• Instruction: Every line in the listing is to be echoed verbatim.

* * *

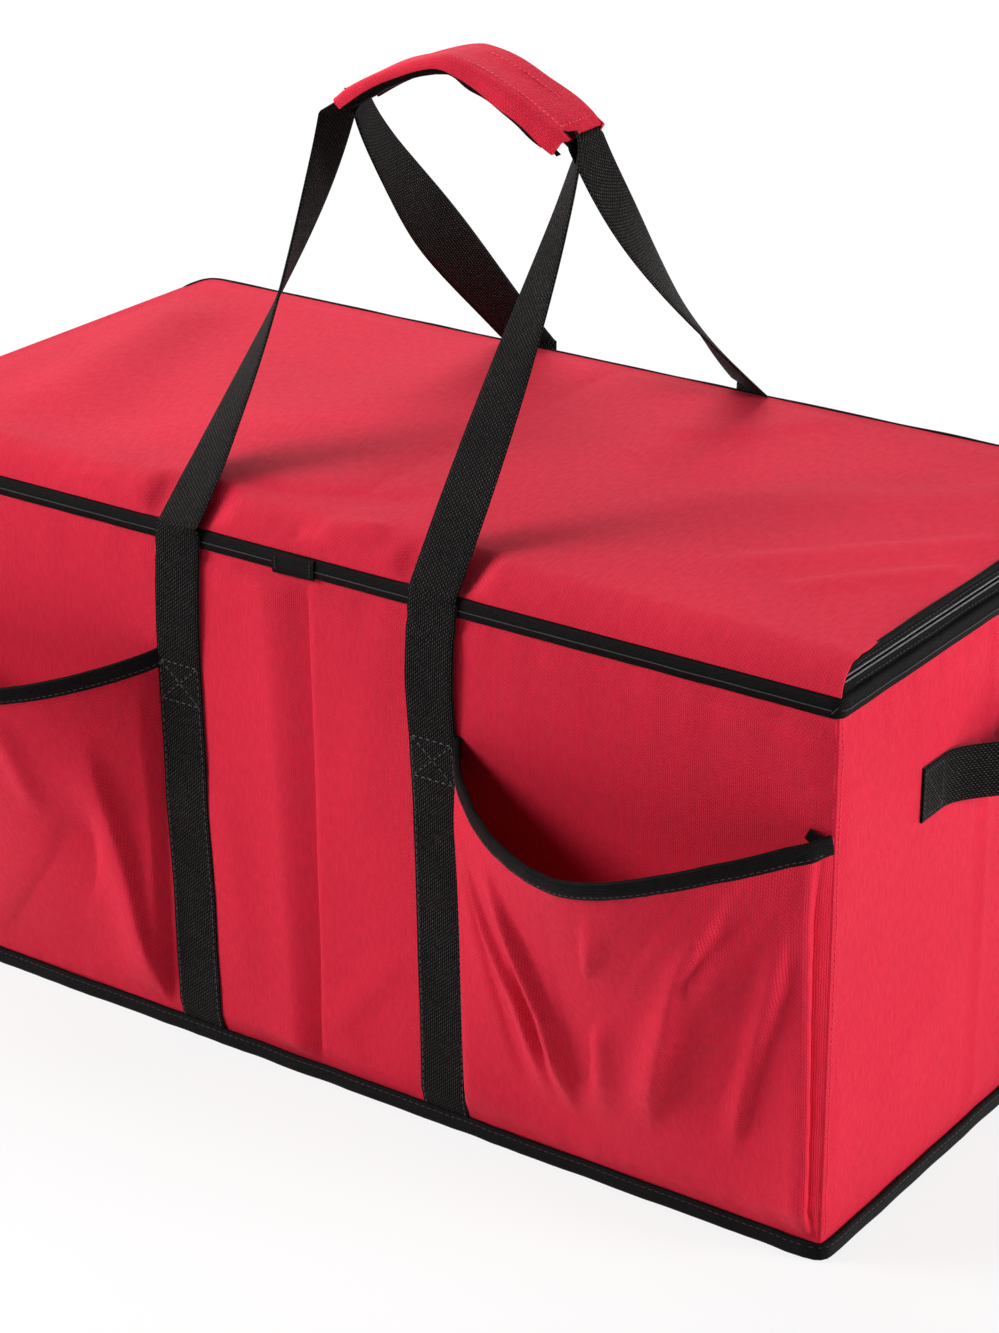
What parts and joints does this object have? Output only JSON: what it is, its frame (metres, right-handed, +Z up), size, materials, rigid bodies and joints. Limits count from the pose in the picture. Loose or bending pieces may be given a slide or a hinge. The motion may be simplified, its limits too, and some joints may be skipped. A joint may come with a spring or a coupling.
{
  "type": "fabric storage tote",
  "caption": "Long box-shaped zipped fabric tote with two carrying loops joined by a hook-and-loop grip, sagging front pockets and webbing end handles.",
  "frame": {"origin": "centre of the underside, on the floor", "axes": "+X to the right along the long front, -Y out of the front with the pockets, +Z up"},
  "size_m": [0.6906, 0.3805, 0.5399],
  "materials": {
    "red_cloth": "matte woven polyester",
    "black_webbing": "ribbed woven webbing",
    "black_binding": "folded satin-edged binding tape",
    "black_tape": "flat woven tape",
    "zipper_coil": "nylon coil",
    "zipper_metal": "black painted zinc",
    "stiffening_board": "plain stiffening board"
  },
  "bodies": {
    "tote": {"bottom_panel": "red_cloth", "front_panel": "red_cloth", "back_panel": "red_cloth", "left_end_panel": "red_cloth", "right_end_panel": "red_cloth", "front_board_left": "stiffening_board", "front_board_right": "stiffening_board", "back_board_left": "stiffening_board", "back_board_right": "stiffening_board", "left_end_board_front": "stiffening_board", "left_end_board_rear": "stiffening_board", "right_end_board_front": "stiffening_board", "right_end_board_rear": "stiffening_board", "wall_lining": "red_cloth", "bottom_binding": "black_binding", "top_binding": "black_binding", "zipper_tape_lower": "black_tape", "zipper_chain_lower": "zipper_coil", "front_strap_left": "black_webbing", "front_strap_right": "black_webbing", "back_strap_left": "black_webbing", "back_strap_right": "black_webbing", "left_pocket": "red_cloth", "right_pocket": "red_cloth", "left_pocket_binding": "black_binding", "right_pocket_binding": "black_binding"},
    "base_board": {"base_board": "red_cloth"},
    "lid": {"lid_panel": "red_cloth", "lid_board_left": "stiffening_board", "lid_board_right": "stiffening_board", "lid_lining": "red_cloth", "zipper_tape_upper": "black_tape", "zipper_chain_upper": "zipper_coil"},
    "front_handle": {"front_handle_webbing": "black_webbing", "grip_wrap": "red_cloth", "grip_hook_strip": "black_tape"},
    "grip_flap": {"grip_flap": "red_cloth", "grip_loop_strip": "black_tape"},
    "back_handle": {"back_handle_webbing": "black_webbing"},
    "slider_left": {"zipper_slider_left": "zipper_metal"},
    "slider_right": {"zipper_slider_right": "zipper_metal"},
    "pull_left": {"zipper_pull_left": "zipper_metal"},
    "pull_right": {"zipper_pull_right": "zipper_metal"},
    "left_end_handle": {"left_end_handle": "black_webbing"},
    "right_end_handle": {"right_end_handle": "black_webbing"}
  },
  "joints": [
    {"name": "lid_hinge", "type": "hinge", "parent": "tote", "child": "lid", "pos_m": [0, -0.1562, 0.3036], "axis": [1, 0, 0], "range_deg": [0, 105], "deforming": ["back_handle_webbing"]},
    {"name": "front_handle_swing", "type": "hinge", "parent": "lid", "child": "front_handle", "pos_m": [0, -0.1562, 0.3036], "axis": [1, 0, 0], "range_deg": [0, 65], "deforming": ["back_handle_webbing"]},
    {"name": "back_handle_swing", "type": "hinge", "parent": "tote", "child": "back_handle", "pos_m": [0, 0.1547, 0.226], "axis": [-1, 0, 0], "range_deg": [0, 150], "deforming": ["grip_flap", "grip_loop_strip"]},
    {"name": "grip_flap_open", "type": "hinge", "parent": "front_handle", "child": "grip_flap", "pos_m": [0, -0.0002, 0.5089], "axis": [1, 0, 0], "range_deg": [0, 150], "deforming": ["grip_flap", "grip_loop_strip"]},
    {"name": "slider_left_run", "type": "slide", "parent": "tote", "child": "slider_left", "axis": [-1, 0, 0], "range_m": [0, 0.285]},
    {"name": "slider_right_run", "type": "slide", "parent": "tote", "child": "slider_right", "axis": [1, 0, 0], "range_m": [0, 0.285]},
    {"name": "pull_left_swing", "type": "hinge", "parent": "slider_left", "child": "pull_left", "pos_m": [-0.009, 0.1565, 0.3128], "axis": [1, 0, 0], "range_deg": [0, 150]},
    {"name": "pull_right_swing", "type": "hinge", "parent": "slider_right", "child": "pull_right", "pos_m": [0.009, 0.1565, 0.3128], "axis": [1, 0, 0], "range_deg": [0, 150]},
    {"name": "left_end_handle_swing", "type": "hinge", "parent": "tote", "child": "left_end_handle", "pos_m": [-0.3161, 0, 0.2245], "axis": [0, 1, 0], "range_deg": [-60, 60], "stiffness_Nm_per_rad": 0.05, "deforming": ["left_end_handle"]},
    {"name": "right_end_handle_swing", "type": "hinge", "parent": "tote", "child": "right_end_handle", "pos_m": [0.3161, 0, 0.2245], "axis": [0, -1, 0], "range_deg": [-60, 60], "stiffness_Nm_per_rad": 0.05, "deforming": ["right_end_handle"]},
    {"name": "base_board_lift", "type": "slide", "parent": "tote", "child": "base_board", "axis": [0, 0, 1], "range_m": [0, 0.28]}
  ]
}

* * *

• Task solution:
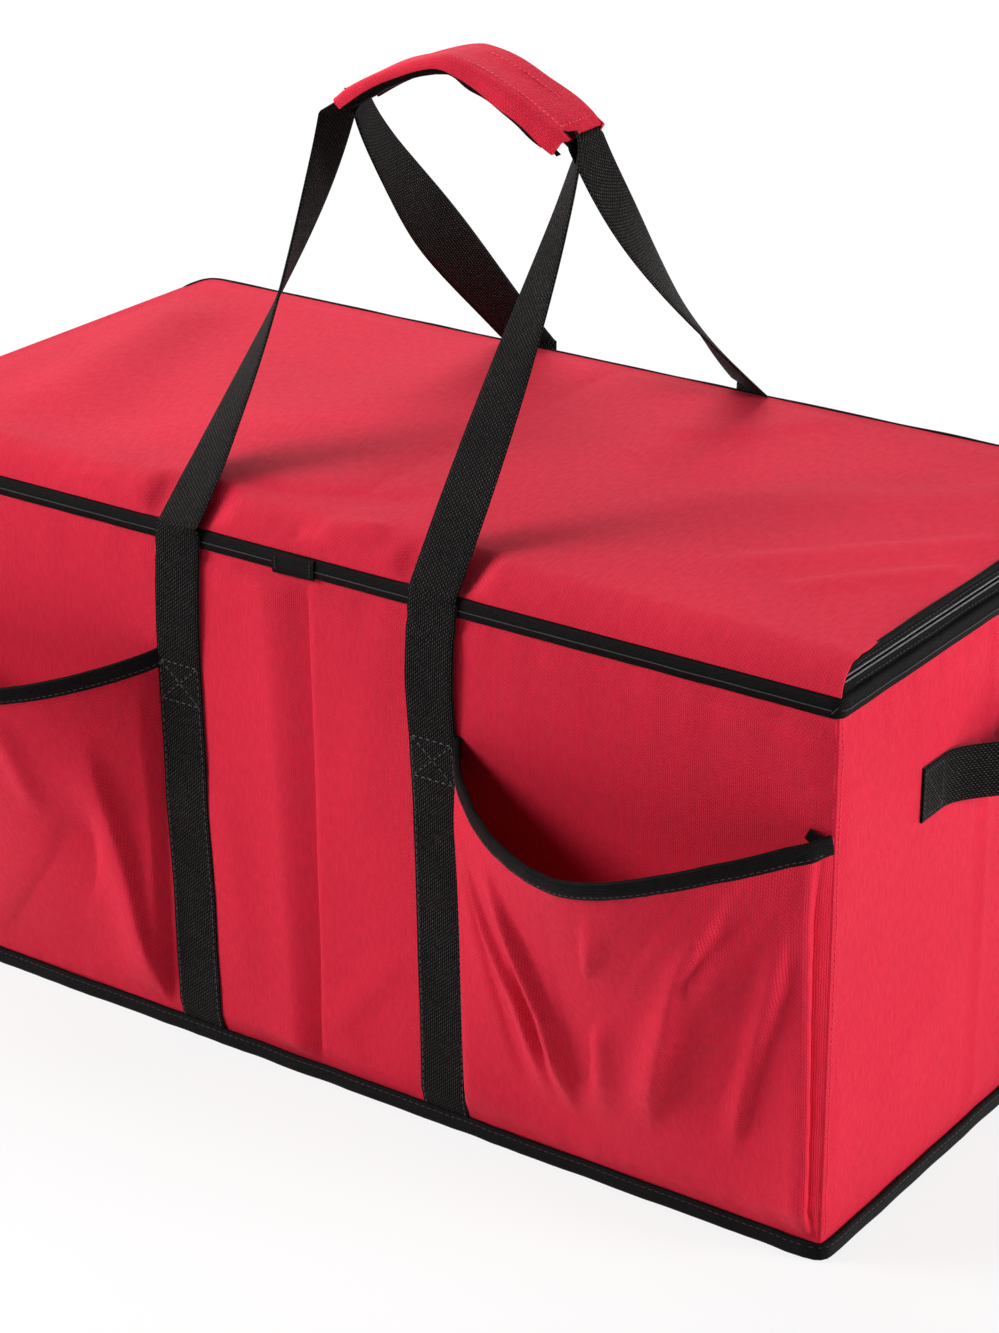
What parts and joints does this object have? Output only JSON: what it is, its frame (metres, right-handed, +Z up), size, materials, rigid bodies and joints. Limits count from the pose in the picture. Loose or bending pieces may be given a slide or a hinge. The motion may be simplified, its limits too, and some joints may be skipped. A joint may come with a spring or a coupling.
{
  "type": "fabric storage tote",
  "caption": "Long box-shaped zipped fabric tote with two carrying loops joined by a hook-and-loop grip, sagging front pockets and webbing end handles.",
  "frame": {"origin": "centre of the underside, on the floor", "axes": "+X to the right along the long front, -Y out of the front with the pockets, +Z up"},
  "size_m": [0.6906, 0.3805, 0.5399],
  "materials": {
    "red_cloth": "matte woven polyester",
    "black_webbing": "ribbed woven webbing",
    "black_binding": "folded satin-edged binding tape",
    "black_tape": "flat woven tape",
    "zipper_coil": "nylon coil",
    "zipper_metal": "black painted zinc",
    "stiffening_board": "plain stiffening board"
  },
  "bodies": {
    "tote": {"bottom_panel": "red_cloth", "front_panel": "red_cloth", "back_panel": "red_cloth", "left_end_panel": "red_cloth", "right_end_panel": "red_cloth", "front_board_left": "stiffening_board", "front_board_right": "stiffening_board", "back_board_left": "stiffening_board", "back_board_right": "stiffening_board", "left_end_board_front": "stiffening_board", "left_end_board_rear": "stiffening_board", "right_end_board_front": "stiffening_board", "right_end_board_rear": "stiffening_board", "wall_lining": "red_cloth", "bottom_binding": "black_binding", "top_binding": "black_binding", "zipper_tape_lower": "black_tape", "zipper_chain_lower": "zipper_coil", "front_strap_left": "black_webbing", "front_strap_right": "black_webbing", "back_strap_left": "black_webbing", "back_strap_right": "black_webbing", "left_pocket": "red_cloth", "right_pocket": "red_cloth", "left_pocket_binding": "black_binding", "right_pocket_binding": "black_binding"},
    "base_board": {"base_board": "red_cloth"},
    "lid": {"lid_panel": "red_cloth", "lid_board_left": "stiffening_board", "lid_board_right": "stiffening_board", "lid_lining": "red_cloth", "zipper_tape_upper": "black_tape", "zipper_chain_upper": "zipper_coil"},
    "front_handle": {"front_handle_webbing": "black_webbing", "grip_wrap": "red_cloth", "grip_hook_strip": "black_tape"},
    "grip_flap": {"grip_flap": "red_cloth", "grip_loop_strip": "black_tape"},
    "back_handle": {"back_handle_webbing": "black_webbing"},
    "slider_left": {"zipper_slider_left": "zipper_metal"},
    "slider_right": {"zipper_slider_right": "zipper_metal"},
    "pull_left": {"zipper_pull_left": "zipper_metal"},
    "pull_right": {"zipper_pull_right": "zipper_metal"},
    "left_end_handle": {"left_end_handle": "black_webbing"},
    "right_end_handle": {"right_end_handle": "black_webbing"}
  },
  "joints": [
    {"name": "lid_hinge", "type": "hinge", "parent": "tote", "child": "lid", "pos_m": [0, -0.1562, 0.3036], "axis": [1, 0, 0], "range_deg": [0, 105], "deforming": ["back_handle_webbing"]},
    {"name": "front_handle_swing", "type": "hinge", "parent": "lid", "child": "front_handle", "pos_m": [0, -0.1562, 0.3036], "axis": [1, 0, 0], "range_deg": [0, 65], "deforming": ["back_handle_webbing"]},
    {"name": "back_handle_swing", "type": "hinge", "parent": "tote", "child": "back_handle", "pos_m": [0, 0.1547, 0.226], "axis": [-1, 0, 0], "range_deg": [0, 150], "deforming": ["grip_flap", "grip_loop_strip"]},
    {"name": "grip_flap_open", "type": "hinge", "parent": "front_handle", "child": "grip_flap", "pos_m": [0, -0.0002, 0.5089], "axis": [1, 0, 0], "range_deg": [0, 150], "deforming": ["grip_flap", "grip_loop_strip"]},
    {"name": "slider_left_run", "type": "slide", "parent": "tote", "child": "slider_left", "axis": [-1, 0, 0], "range_m": [0, 0.285]},
    {"name": "slider_right_run", "type": "slide", "parent": "tote", "child": "slider_right", "axis": [1, 0, 0], "range_m": [0, 0.285]},
    {"name": "pull_left_swing", "type": "hinge", "parent": "slider_left", "child": "pull_left", "pos_m": [-0.009, 0.1565, 0.3128], "axis": [1, 0, 0], "range_deg": [0, 150]},
    {"name": "pull_right_swing", "type": "hinge", "parent": "slider_right", "child": "pull_right", "pos_m": [0.009, 0.1565, 0.3128], "axis": [1, 0, 0], "range_deg": [0, 150]},
    {"name": "left_end_handle_swing", "type": "hinge", "parent": "tote", "child": "left_end_handle", "pos_m": [-0.3161, 0, 0.2245], "axis": [0, 1, 0], "range_deg": [-60, 60], "stiffness_Nm_per_rad": 0.05, "deforming": ["left_end_handle"]},
    {"name": "right_end_handle_swing", "type": "hinge", "parent": "tote", "child": "right_end_handle", "pos_m": [0.3161, 0, 0.2245], "axis": [0, -1, 0], "range_deg": [-60, 60], "stiffness_Nm_per_rad": 0.05, "deforming": ["right_end_handle"]},
    {"name": "base_board_lift", "type": "slide", "parent": "tote", "child": "base_board", "axis": [0, 0, 1], "range_m": [0, 0.28]}
  ]
}